Despite a difficult economy, Graph Tech sales have maintained an unbroken upward trend. Revenues are evenly divided between OEM customers, distributors and a base of retailers and repair techs in 35 countries. Dave observes, “It seems that, when OEM sales go down, the aftermarket goes up and vice versa. We also see distribution volumes changing all over: some European countries are doing great, and others are really struggling. Manufacturing in North America is picking up again, while China is having over-capacity issues. And the ukulele? It’s still on fire and we’re ready for it. Last year was our best year ever, and 2012 is set to beat it by a considerable margin.”
Dave continues to work on developing new products and building an organization that he describes as “service-oriented and capable of turning on a dime to respond to customers.” But the biggest satisfaction he gets is when knowledgeable players and manufacturers grasp the benefits of his products.

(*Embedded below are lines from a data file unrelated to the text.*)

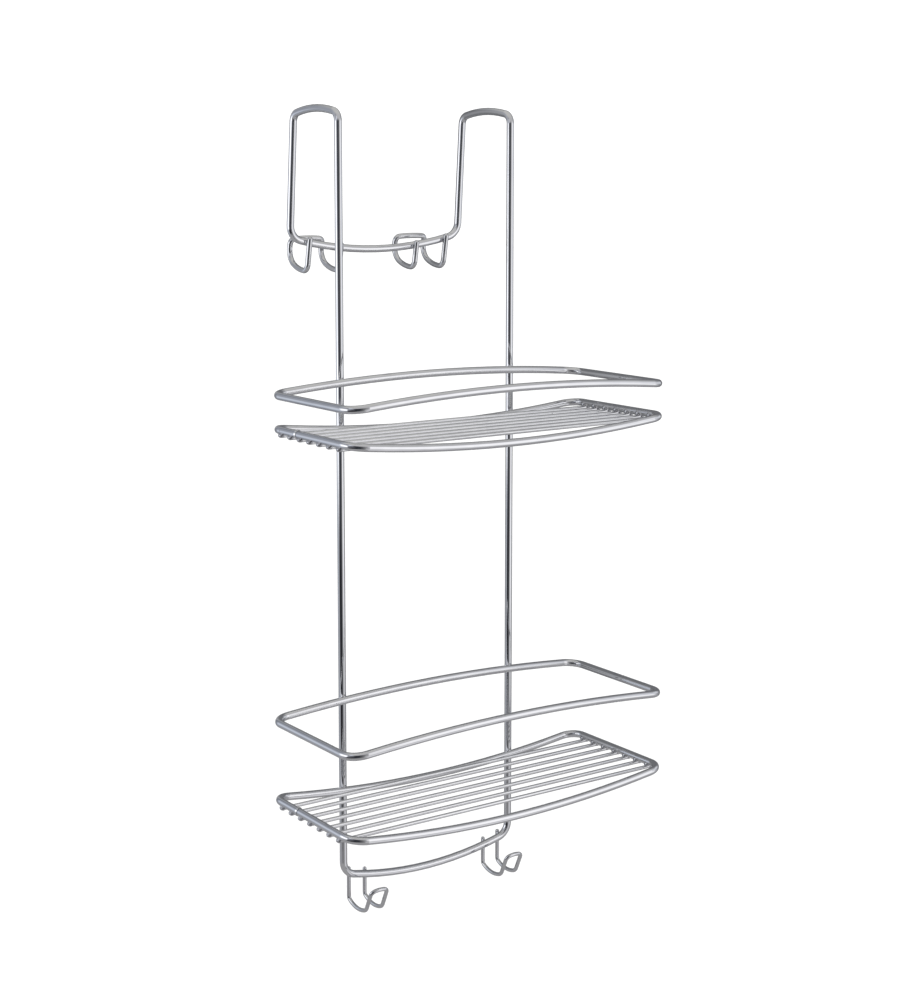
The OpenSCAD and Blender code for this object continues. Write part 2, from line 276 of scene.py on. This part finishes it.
def plated_steel(name, tint, shade, rough, grain):
    """Bright plating on drawn wire: faint tint and gloss changes, a soft waviness, and a few tiny pits."""
    material = bpy.data.materials.new(name)
    material.use_nodes = True
    tree = material.node_tree
    shader = tree.nodes["Principled BSDF"]
    shader.inputs["Metallic"].default_value = 1
    place = tree.nodes.new("ShaderNodeTexCoord").outputs["Object"]

    def noise(scale, detail, roughness=0.5):
        node = tree.nodes.new("ShaderNodeTexNoise")
        wire_up(tree, node, Vector=place, Scale=scale, Detail=detail, Roughness=roughness)
        return node.outputs["Fac"]

    cloud = smooth_step(tree, noise(CLOUD_SCALE, 3), 0.35, 0.65)
    pit_cells = tree.nodes.new("ShaderNodeTexVoronoi")
    wire_up(tree, pit_cells, Vector=place, Scale=PIT_SCALE)
    pit = math_node(tree, "MULTIPLY",
                    smooth_step(tree, pit_cells.outputs["Distance"], *PIT_EDGE, 1, 0),
                    smooth_step(tree, noise(PIT_PATCH_SCALE, 1), *PIT_PATCH_EDGE))
    tone = ramp(tree, cloud, [(0, shade), (1, tint)], "LINEAR")
    tree.links.new(mix_colours(tree, pit, tone, PIT_COLOUR), shader.inputs["Base Color"])
    gloss = smooth_step(tree, noise(GLOSS_SCALE, 4, 0.6), 0.3, 0.7, *rough)
    tree.links.new(math_node(tree, "MULTIPLY_ADD", pit, PIT_ROUGHER, gloss), shader.inputs["Roughness"])
    fine = math_node(tree, "MULTIPLY", noise(GRAIN_SCALE, 3), grain)
    waves = math_node(tree, "ADD", noise(WAVE_SCALE, 2), fine)
    bump = tree.nodes.new("ShaderNodeBump")
    wire_up(tree, bump, Strength=BUMP_STRENGTH, Distance=BUMP_HEIGHT, Height=waves)
    tree.links.new(bump.outputs[0], shader.inputs["Normal"])
    return material


# ---- weld nuggets and butt-weld beads, in millimetres ----

WIRE = 6  # the frame wire's diameter

# Places are measured from the side bar's centre line, or from the floor wire's
# for a height. A size is half the lump's extent in x, y and z.
INNER_INSET, INNER_DROP, INNER_SIZE = 3.2, {"upper": 1.0, "lower": 1.5}, (1.2, 2.2, 2.0)
OUTER_OUTSET, OUTER_LIFT, OUTER_SIZE = 1.3, 0.4, (2.3, 2.8, 1.9)
NUGGET_SEED = {"upper": 3, "lower": 8}

# A bead's outline: how far towards the user, and how far from the bar's middle.
BEAD_Y, BEAD_STEPS = -77.5, 48
BEAD_OUTLINE = [(0, 2.7), (0, 3.0), (-0.2, 3.52), (-1.9, 3.06), (-2.0, 2.7)]
# The ring of painted shade in front of the bead, just proud of the bar.
SHADE_RING_OUTLINE = [(-2.0, 2.7), (-2.0, 3.05), (-2.7, 3.05), (-2.7, 2.7)]


def nugget_tree():
    """Lumps of weld metal on points: each point's "size" stretches one small ball, noise makes it uneven."""
    tree = bpy.data.node_groups.new("weld nuggets", "GeometryNodeTree")
    face = tree.interface
    face.new_socket("Geometry", in_out="INPUT", socket_type="NodeSocketGeometry")
    for label, kind, value in (("Facets", "NodeSocketInt", 3), ("Lump height", "NodeSocketFloat", 0.07),
                               ("Lump scale", "NodeSocketFloat", 1.6), ("Seed", "NodeSocketInt", 5)):
        face.new_socket(label, in_out="INPUT", socket_type=kind).default_value = value
    face.new_socket("Finish", in_out="INPUT", socket_type="NodeSocketMaterial")
    face.new_socket("Geometry", in_out="OUTPUT", socket_type="NodeSocketGeometry")

    def add(kind, **settings):
        node = tree.nodes.new(kind)
        for key, value in settings.items():
            setattr(node, key, value)
        return node

    given, out = add("NodeGroupInput"), add("NodeGroupOutput")
    ball = add("GeometryNodeMeshIcoSphere")
    wire_up(tree, ball, Subdivisions=given.outputs["Facets"])
    lumps = add("ShaderNodeTexNoise", noise_dimensions="4D")
    place = add("GeometryNodeInputPosition")
    wire_up(tree, lumps, Vector=place.outputs[0], W=given.outputs["Seed"], Scale=given.outputs["Lump scale"],
            Detail=1.0)
    swell = add("ShaderNodeMath", operation="SUBTRACT")
    wire_up(tree, swell, i0=lumps.outputs[0], i1=0.5)
    height = add("ShaderNodeMath", operation="MULTIPLY")
    wire_up(tree, height, i0=swell.outputs[0], i1=given.outputs["Lump height"])
    push = add("ShaderNodeVectorMath", operation="SCALE")
    wire_up(tree, push, i0=place.outputs[0], Scale=height.outputs[0])
    uneven = add("GeometryNodeSetPosition")
    wire_up(tree, uneven, Geometry=ball.outputs["Mesh"], Offset=push.outputs[0])
    smooth = add("GeometryNodeSetShadeSmooth")
    wire_up(tree, smooth, Geometry=uneven.outputs[0])
    half_turns = add("FunctionNodeRandomValue", data_type="INT")
    picks = [socket for socket in half_turns.inputs if socket.enabled]
    picks[0].default_value, picks[1].default_value = 0, 1
    tree.links.new(given.outputs["Seed"], half_turns.inputs["Seed"])
    pick = next(socket for socket in half_turns.outputs if socket.enabled)
    spin = add("ShaderNodeMath", operation="MULTIPLY")
    wire_up(tree, spin, i0=pick, i1=math.pi)
    turn = add("ShaderNodeCombineXYZ")
    wire_up(tree, turn, Z=spin.outputs[0])
    size = add("GeometryNodeInputNamedAttribute", data_type="FLOAT_VECTOR")
    wire_up(tree, size, Name="size")
    lay = add("GeometryNodeInstanceOnPoints")
    wire_up(tree, lay, Points=given.outputs["Geometry"], Instance=smooth.outputs[0], Rotation=turn.outputs[0],
            Scale=size.outputs["Attribute"])
    real = add("GeometryNodeRealizeInstances")
    wire_up(tree, real, Geometry=lay.outputs[0])
    finish = add("GeometryNodeSetMaterial")
    wire_up(tree, finish, Geometry=real.outputs[0], Material=given.outputs["Finish"])
    tree.links.new(finish.outputs[0], out.inputs[0])
    return tree


def weld_nuggets(name, tree, finish, spots, seed):
    """spots: (place, size) pairs."""
    points = mesh_object(name + "_points", [[v / 1000 for v in place] for place, _ in spots], [], smooth=False)
    sizes = points.data.attributes.new("size", "FLOAT_VECTOR", "POINT")
    for i, (_, size) in enumerate(spots):
        sizes.data[i].vector = [v / 1000 for v in size]
    modifier = points.modifiers.new("weld nuggets", "NODES")
    modifier.node_group = tree
    sockets = {item.name: item.identifier for item in tree.interface.items_tree if item.in_out == "INPUT"}
    modifier[sockets["Seed"]] = seed
    modifier[sockets["Finish"]] = finish
    bpy.context.view_layer.update()
    seen = points.evaluated_get(bpy.context.evaluated_depsgraph_get())
    mesh = bpy.data.meshes.new_from_object(seen)
    mesh.name = name
    bpy.data.objects.remove(points)
    piece = bpy.data.objects.new(name, mesh)
    bpy.context.scene.collection.objects.link(piece)
    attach(piece, "root")


def butt_weld(name, plating, foot, x, y, z):
    """A bead round a side bar where the rim's two ends meet: a step, a slope towards the user, and a dark ring at
    its front edge, which is painted shade where the bead meets the bar.
    """
    for part, finish, outline in (("bead", plating, BEAD_OUTLINE), ("foot", foot, SHADE_RING_OUTLINE)):
        verts, faces, n = [], [], len(outline)
        for i in range(BEAD_STEPS):
            turn = 2 * math.pi * i / BEAD_STEPS
            verts += [((x + r * math.cos(turn)) / 1000, (y + along) / 1000, (z + r * math.sin(turn)) / 1000)
                      for along, r in outline]
            a, b = i * n, (i + 1) % BEAD_STEPS * n
            faces += [(a + k, a + (k + 1) % n, b + (k + 1) % n, b + k) for k in range(n)]
        piece = mesh_object(f"{name}_{part}", verts, faces, smooth=False)
        shell = bmesh.new()
        shell.from_mesh(piece.data)
        bmesh.ops.recalc_face_normals(shell, faces=shell.faces)
        shell.to_mesh(piece.data)
        shell.free()
        piece.data.materials.append(finish)
        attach(piece, "root")


def centre(node):
    """The middle of a CAD node's box, in millimetres."""
    low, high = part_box(node)
    return [(a + b) * 500 for a, b in zip(low, high)]


# ---- build ----

make_camera()
make_floor()
make_world()
make_tent()
make_card()
bpy.context.scene.view_settings.view_transform = "Standard"

# The two colours of each finish's cloudy tint, then its roughness from and to, and its grain.
finishes = {
    "main_wire": plated_steel("bright plated frame wire", (0.80, 0.80, 0.81), (0.76, 0.76, 0.775),
                              (0.035, 0.075), 0.05),
    "floor_wire": plated_steel("bright plated floor wire", (0.82, 0.82, 0.825), (0.77, 0.77, 0.78),
                               (0.05, 0.09), 0.06),
    "hook_wire": plated_steel("bright plated hook wire", (0.78, 0.78, 0.79), (0.73, 0.73, 0.74),
                              (0.06, 0.11), 0.06),
}
# The inner weld lumps are real. Their tint, darker than the plated wire, is painted shade.
nugget = plated_steel("inner weld lumps, painted darker", (0.60, 0.60, 0.62), (0.50, 0.50, 0.52), (0.03, 0.06), 0.03)
# One weld flow on both shelves in two tints: painted shade darkens the upper shelf's copy, and painted light makes
# the lower shelf's copy paler. The lower one is also rougher.
flow = {
    "upper": plated_steel("weld flow painted darker", (0.62, 0.62, 0.64), (0.52, 0.52, 0.54), (0.30, 0.42), 0.1),
    "lower": plated_steel("dull weld flow painted paler", (0.76, 0.76, 0.78), (0.68, 0.68, 0.70), (0.52, 0.64), 0.1),
}
# Painted shade: a near-black finish for the ring in front of each bead, standing in for the shade where the bead
# meets the bar.
foot = plated_steel("bead foot", (0.26, 0.26, 0.27), (0.18, 0.18, 0.19), (0.30, 0.45), 0.3)

slot_of = {part["node"]: part["material_slot"] for part in frame["record"]["subparts"]}
for name, node in nodes.items():
    node.data.materials.clear()
    node.data.materials.append(finishes[slot_of[name]])

tree = nugget_tree()
for shelf in ("upper", "lower"):
    wires = [centre(f"{shelf}_floor_wire_{i}") for i in range(1, 8)]
    _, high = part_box(f"{shelf}_shelf_rim")
    bar_x, bar_z = high[0] * 1000 - WIRE / 2, high[2] * 1000 - WIRE / 2
    inner = [((side * (bar_x - INNER_INSET), y, bar_z - INNER_DROP[shelf]), INNER_SIZE)
             for _, y, _ in wires for side in (-1, 1)]
    outer = [((side * (bar_x + OUTER_OUTSET), y, z + OUTER_LIFT), OUTER_SIZE)
             for _, y, z in wires for side in (-1, 1)]
    seed = NUGGET_SEED[shelf]
    weld_nuggets(f"{shelf}_inner_welds", tree, nugget, inner, seed)
    weld_nuggets(f"{shelf}_outer_welds", tree, flow[shelf], outer, seed + 1)
    butt_weld(f"{shelf}_rim_butt_weld", finishes["main_wire"], foot, -bar_x, BEAD_Y, bar_z)
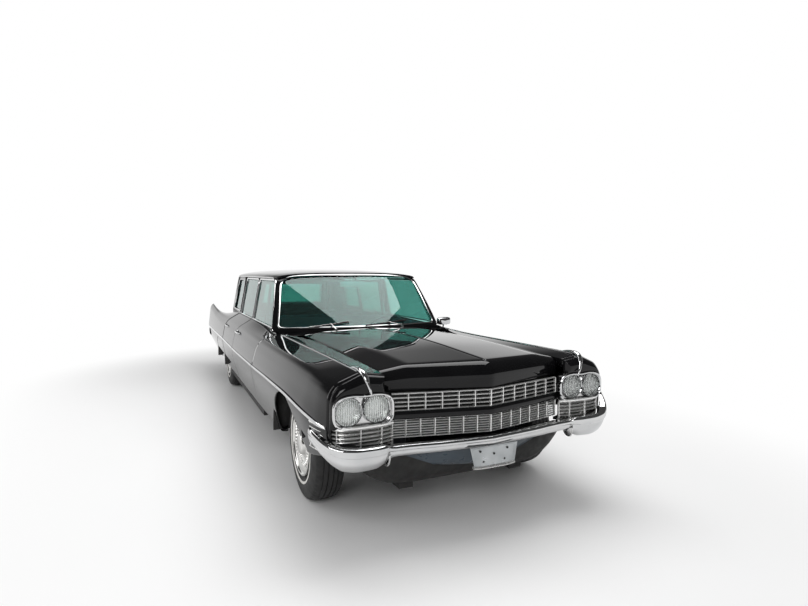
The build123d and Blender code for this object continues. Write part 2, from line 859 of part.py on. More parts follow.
def grille():
    """The upper and lower grilles: level bars that follow a vee, crossed by upright bars."""
    slope = (lamp_line - grille_line) / grille_half
    rows = ((upper_bars, split_top, grille_top), (lower_bars, grille_low, split_low))
    with BuildPart() as bars:
        for count, low, high in rows:
            for i in range(count):
                height = low + (high - grille_bar - low) * i / (count - 1)
                extrude(vee_strip(height, grille_half, grille_depth, 0), amount=grille_bar)
            for i in range(-grille_cells, grille_cells + 1):
                out = i * (grille_half - grille_bar / 2) / grille_cells
                line = grille_line + slope * abs(out)
                block((out - grille_bar / 2, out + grille_bar / 2),
                      (line + grille_bar, line + grille_depth + grille_bar), (low, high))
    save(bars, "grille")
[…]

He explains, “NuBone XB is a new nut and saddle material for our OEM customers that increases bass response and is great for small-bodied instruments and ones with laminated tops and/or sides. When anyone does an A/B comparison with the material they are currently using, they immediately hear the the difference. and say, ‘Your product actually works!’ Hmmm, imagine that!” At NAMM, which coincides with Graph Tech’s 30th anniversary, he says, “we will be launching probably our most exciting product innovation ever, in my prediction “an industry game changer!”